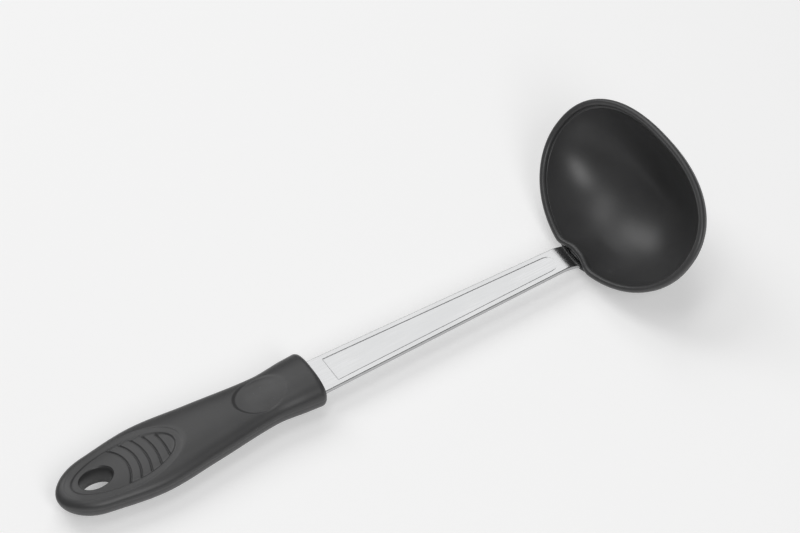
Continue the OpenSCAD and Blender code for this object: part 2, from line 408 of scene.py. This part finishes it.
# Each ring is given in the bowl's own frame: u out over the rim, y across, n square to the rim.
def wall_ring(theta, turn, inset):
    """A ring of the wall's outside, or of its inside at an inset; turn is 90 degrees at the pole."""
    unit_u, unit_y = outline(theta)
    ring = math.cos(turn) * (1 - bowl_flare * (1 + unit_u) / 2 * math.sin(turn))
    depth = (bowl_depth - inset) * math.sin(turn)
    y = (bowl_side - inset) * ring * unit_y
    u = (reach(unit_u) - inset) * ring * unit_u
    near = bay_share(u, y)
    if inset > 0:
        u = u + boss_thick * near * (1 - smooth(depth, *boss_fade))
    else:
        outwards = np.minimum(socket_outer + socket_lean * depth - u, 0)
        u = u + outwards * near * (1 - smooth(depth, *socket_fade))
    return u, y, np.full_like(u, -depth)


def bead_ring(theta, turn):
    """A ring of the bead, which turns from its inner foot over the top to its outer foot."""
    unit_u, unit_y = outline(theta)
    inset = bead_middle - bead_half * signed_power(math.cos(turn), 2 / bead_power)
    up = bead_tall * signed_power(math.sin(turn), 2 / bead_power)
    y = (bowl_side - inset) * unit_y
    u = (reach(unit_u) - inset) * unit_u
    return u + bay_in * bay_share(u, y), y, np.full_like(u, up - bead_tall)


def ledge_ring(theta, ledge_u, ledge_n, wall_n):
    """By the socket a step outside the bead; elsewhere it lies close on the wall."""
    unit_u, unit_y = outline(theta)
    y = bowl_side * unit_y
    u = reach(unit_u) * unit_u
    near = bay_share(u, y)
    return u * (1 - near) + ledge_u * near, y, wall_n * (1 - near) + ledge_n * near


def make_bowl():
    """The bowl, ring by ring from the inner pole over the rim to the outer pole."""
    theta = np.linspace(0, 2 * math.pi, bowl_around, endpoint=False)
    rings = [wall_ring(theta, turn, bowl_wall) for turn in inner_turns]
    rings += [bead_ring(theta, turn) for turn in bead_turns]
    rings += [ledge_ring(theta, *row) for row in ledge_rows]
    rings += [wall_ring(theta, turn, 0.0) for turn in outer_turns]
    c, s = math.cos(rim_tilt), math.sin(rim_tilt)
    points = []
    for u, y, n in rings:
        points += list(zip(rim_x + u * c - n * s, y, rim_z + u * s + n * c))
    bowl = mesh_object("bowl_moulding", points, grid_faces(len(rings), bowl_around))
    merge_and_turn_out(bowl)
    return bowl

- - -

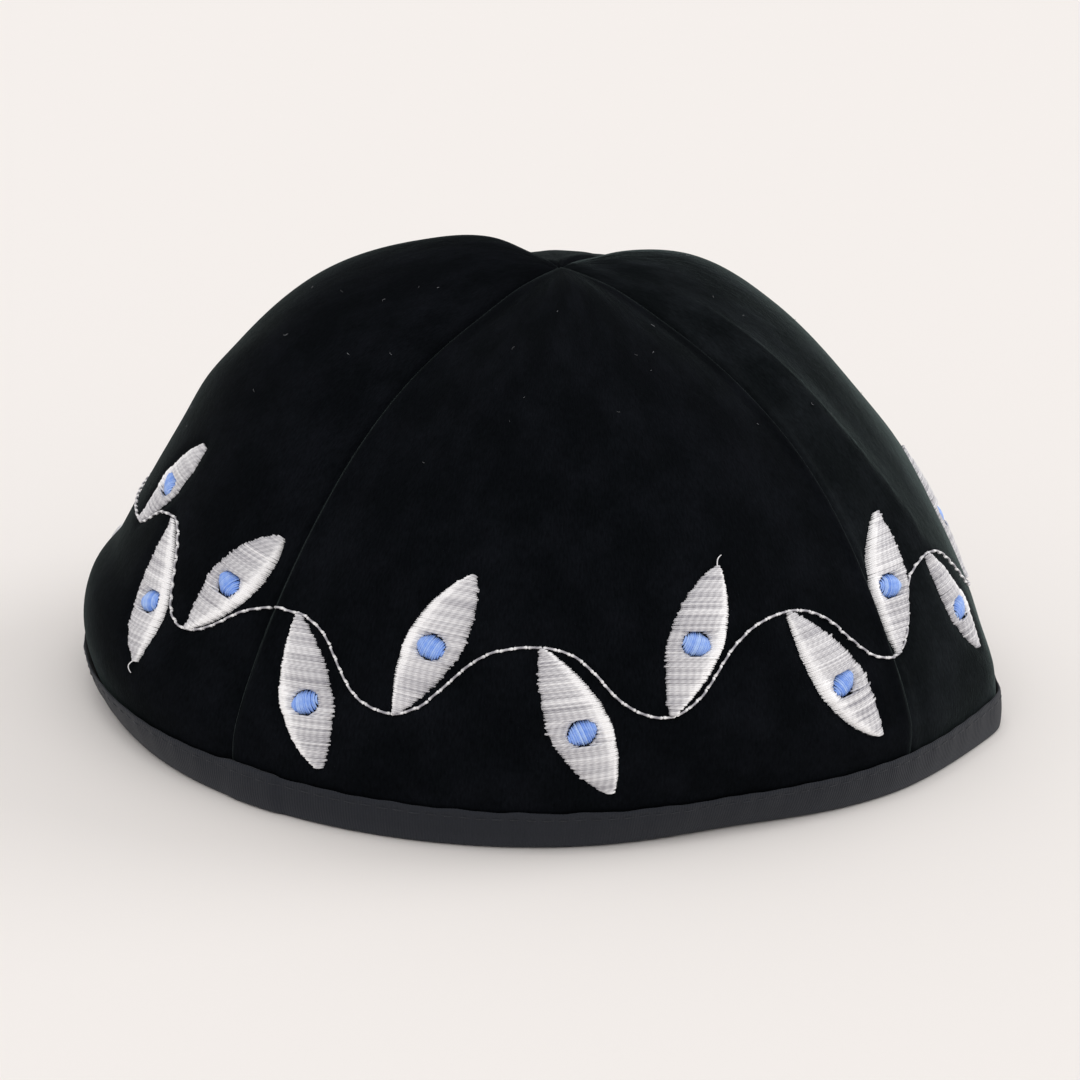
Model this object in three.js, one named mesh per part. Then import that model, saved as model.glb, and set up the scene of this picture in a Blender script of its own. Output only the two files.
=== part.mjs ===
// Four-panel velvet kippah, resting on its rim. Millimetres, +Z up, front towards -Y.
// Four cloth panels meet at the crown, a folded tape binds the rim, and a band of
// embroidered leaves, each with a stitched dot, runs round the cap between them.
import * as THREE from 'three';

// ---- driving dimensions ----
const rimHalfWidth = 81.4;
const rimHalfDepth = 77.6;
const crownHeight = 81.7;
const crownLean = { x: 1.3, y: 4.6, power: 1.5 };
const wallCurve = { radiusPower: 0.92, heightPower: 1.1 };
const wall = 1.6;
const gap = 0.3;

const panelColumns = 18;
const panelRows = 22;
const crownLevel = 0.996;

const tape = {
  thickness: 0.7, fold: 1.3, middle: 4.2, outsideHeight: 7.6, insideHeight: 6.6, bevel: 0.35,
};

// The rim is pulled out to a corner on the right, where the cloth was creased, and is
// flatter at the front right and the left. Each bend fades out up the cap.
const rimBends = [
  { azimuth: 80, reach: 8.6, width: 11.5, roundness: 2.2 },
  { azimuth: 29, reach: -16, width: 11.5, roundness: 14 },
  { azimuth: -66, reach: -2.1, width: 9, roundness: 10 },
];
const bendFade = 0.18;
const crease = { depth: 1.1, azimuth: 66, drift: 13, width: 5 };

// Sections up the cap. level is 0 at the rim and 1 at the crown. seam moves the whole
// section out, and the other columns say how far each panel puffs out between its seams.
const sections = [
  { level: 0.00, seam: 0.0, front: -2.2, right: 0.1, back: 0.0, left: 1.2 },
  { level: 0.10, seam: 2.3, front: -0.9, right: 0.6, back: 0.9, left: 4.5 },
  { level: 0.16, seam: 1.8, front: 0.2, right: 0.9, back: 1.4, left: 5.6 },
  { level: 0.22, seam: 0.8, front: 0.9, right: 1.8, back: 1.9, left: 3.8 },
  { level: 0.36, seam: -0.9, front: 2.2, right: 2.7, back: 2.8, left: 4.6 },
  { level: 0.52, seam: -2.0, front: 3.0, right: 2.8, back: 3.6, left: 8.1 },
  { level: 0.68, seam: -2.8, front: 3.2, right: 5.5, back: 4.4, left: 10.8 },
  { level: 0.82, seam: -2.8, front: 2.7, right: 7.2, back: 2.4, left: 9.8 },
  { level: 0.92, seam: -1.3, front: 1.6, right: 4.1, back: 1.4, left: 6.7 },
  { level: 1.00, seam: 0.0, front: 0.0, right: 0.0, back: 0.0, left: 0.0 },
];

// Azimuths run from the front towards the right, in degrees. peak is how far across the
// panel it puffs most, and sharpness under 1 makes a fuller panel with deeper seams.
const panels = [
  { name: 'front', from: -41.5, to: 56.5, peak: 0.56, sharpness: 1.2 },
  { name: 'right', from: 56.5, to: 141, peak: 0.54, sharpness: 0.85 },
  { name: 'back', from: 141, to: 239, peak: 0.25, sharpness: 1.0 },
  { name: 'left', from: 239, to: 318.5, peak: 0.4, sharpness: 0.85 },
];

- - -

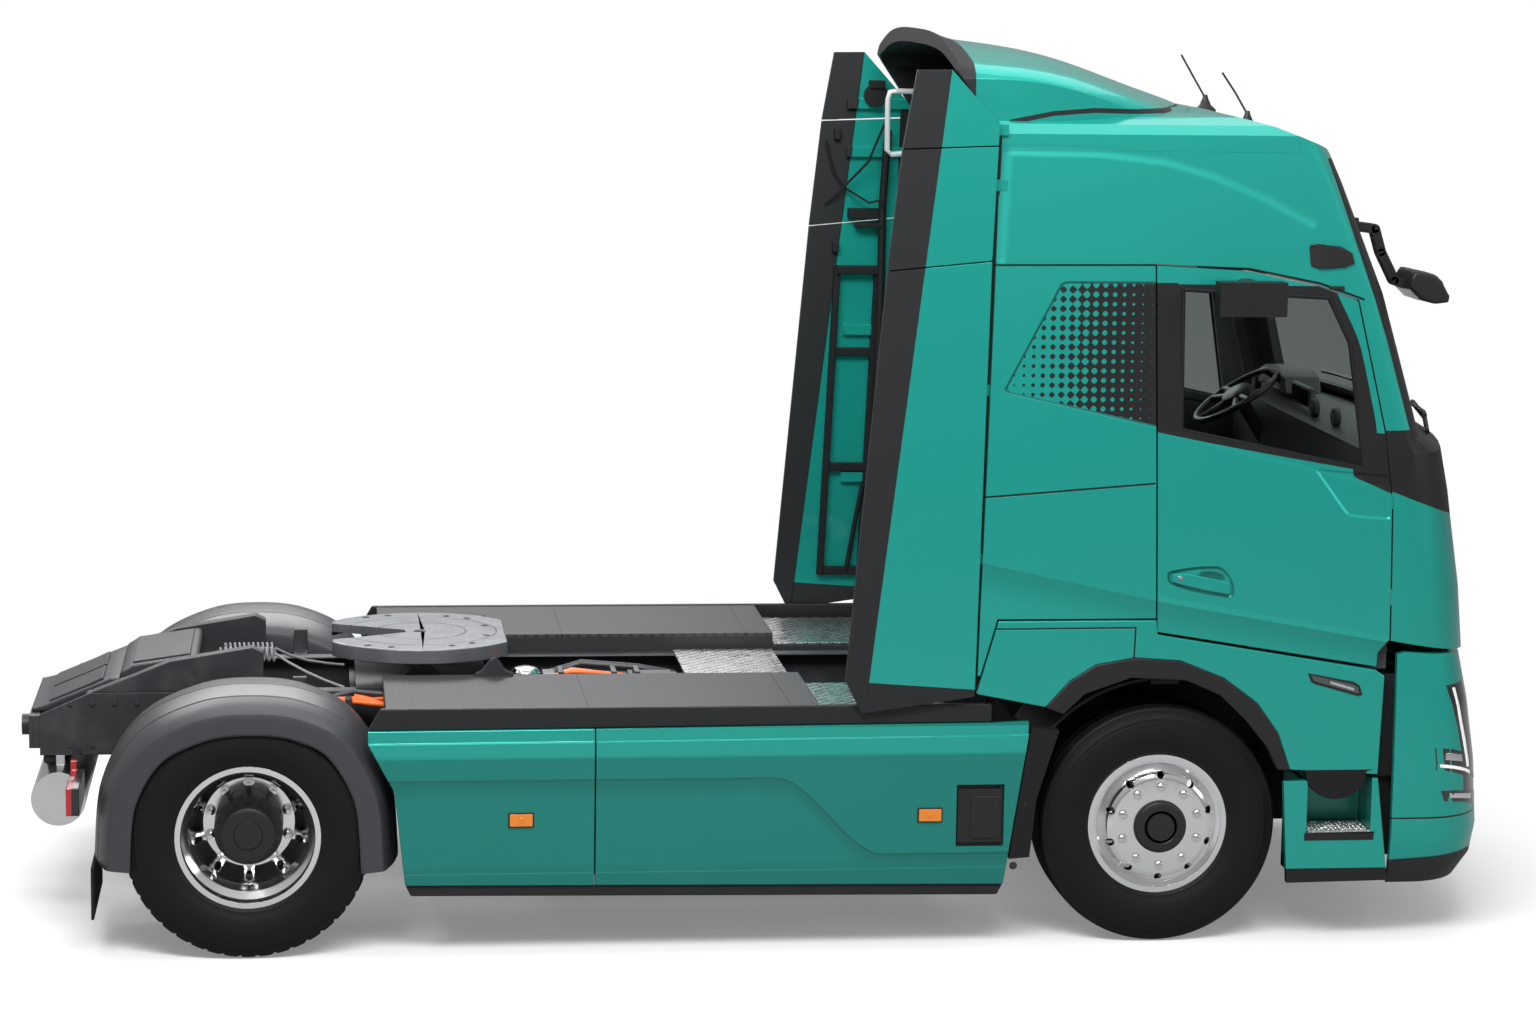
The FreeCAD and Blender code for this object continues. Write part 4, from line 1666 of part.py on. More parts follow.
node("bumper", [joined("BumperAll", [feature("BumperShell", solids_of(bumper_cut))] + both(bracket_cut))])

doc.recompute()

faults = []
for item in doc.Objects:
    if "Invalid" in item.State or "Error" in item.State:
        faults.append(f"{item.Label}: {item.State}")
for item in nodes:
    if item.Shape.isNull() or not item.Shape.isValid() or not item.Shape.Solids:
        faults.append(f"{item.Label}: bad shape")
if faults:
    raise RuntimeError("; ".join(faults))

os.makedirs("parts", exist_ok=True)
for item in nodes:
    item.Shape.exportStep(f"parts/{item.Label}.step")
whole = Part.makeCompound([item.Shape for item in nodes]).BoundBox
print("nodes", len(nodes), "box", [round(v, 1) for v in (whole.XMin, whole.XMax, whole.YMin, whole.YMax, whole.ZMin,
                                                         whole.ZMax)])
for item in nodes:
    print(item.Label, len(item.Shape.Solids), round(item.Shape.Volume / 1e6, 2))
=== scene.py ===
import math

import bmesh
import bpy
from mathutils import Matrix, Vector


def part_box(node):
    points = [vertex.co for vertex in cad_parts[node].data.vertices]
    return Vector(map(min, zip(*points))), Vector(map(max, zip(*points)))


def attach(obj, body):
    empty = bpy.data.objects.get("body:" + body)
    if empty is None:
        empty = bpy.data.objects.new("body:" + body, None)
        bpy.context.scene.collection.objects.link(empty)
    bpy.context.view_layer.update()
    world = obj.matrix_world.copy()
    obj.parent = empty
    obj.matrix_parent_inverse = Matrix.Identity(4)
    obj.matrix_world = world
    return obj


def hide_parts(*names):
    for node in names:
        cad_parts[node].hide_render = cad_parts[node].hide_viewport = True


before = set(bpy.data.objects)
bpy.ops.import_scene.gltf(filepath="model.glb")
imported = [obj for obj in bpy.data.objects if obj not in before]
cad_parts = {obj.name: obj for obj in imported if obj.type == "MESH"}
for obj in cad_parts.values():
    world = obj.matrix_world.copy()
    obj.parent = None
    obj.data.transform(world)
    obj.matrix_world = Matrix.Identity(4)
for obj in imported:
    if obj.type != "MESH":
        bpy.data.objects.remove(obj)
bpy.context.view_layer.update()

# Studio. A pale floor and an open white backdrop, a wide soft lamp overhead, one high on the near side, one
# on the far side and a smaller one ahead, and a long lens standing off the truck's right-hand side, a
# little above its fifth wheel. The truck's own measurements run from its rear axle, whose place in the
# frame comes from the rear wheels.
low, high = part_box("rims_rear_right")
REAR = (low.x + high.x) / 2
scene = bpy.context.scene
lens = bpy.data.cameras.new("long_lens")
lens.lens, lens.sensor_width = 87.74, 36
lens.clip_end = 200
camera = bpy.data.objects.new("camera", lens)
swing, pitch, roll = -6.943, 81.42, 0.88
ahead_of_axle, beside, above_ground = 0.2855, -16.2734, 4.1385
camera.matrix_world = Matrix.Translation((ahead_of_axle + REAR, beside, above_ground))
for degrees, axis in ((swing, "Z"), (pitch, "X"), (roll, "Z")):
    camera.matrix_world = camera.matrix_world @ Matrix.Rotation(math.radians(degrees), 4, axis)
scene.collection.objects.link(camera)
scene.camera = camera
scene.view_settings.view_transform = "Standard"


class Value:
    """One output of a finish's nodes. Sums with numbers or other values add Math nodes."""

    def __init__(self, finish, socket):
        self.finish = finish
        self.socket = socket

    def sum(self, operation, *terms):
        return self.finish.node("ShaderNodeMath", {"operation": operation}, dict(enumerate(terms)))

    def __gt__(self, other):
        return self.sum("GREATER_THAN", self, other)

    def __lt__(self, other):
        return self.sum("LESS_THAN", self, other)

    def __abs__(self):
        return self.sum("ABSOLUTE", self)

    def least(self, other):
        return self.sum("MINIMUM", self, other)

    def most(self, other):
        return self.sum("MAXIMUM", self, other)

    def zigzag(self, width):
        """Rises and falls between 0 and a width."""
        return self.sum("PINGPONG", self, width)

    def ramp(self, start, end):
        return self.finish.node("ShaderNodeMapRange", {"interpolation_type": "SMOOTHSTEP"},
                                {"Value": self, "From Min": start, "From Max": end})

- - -

Exercise.
Give back, exactly as written, each line from the one that contains "The FreeCAD and" through the one that contains "doc.recompute()".

Solution.
The FreeCAD and Blender code for this object continues. Write part 4, from line 1666 of part.py on. More parts follow.
node("bumper", [joined("BumperAll", [feature("BumperShell", solids_of(bumper_cut))] + both(bracket_cut))])

doc.recompute()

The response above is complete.